Jennifer Lawrence reveals troubling inspiration behind new movie ‘Bread and Roses’

The Hunger Games actor Jennifer Lawrence and her producing partner Justine Ciarrocchi made a powerful appearance at the Cannes Film Festival this weekend. The pair attended to promote their company’s inaugural documentary feature titled Bread and Roses. The candid movie offers a poignant and distressing glimpse into the lives of women in Afghanistan during the rule of the Taliban.

Following two decades of American occupation, the nation experienced another upheaval as it once again fell under the insurgent group’s control. The Taliban duly began to curtail fundamental rights for women, depriving them of basic freedoms such as the ability to work, walk around in public without a male companion, and access to education. The documentary sheds light on these troubling realities.

“It all just collapsed and a matter of days,” told Variety. “I was watching this from America, where Roe v. Wade was about to be overturned. We felt helpless and frustrated with how to get these stories off of the news cycle and into people’s psyches. To help people be galvanised and care about the plight of these women.”

During the early stages of establishing their production company, Excellent Cadaver, Jennifer Lawrence, and Justine Ciarrocchi began collaborating with Sahra Mani, a renowned Afghan filmmaker known for her work on A Thousand Girls Like Me.

The film predominantly features footage captured by the three main subjects themselves. The hostile situation in Afghanistan prevented both film crews and Sahra Mani, who happened to be abroad at the time, from safely entering the country. The completed documentary touched the audience’s hearts and moved them to tears during its highly anticipated world premiere on the Croisette.

“The director was given footage from women using their cell phones; there was one trusted camera person that was used occasionally,” Lawrence said.

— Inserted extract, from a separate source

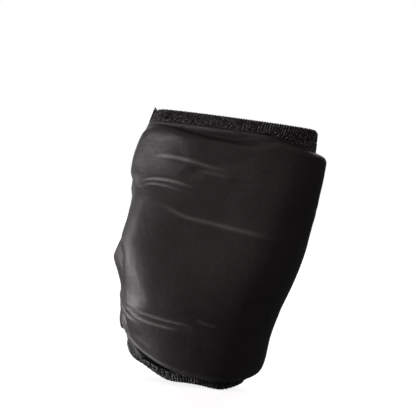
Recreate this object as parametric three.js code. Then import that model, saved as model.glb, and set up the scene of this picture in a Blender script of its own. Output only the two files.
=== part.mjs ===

“Sahra had been out of Kabul for about a month by the time it fell, she was in France. The great news now is that all of our protagonists are safely out of Afghanistan. We wanted to make sure that these women were safe and that we were being thoughtful while also trying to shape a film. That was a wild set of responsibilities for us and a very new experience,” added Ciarrocchi.

Lawrence said watching the abuse women and children suffer on the streets for protesting was “devastating” to watch as a mother, “You just want to do anything you can to change it.”

“One of our protagonists, Sharifa, we had to witness the tedium of her life. How it would feel to be a woman who is in the workplace and enjoying freedom in her city with her friends — to witness her cabin fever was painful,” Ciarrocchi said.

“It makes me think about when I was little, how much I hated going to school,” Lawrence added. “We take for granted that education is a way out for these women. [Our subject] had all of that stripped away and can’t even go outside without a chaperone. It’s a right to have as a human, to have something to do every day and be productive in society.”

“There is not much separating us from these other countries,” Lawrence concluded. “Democracy is all we have. and it’s sliding back. We have to keep our eye on the ball, which is individual freedoms.”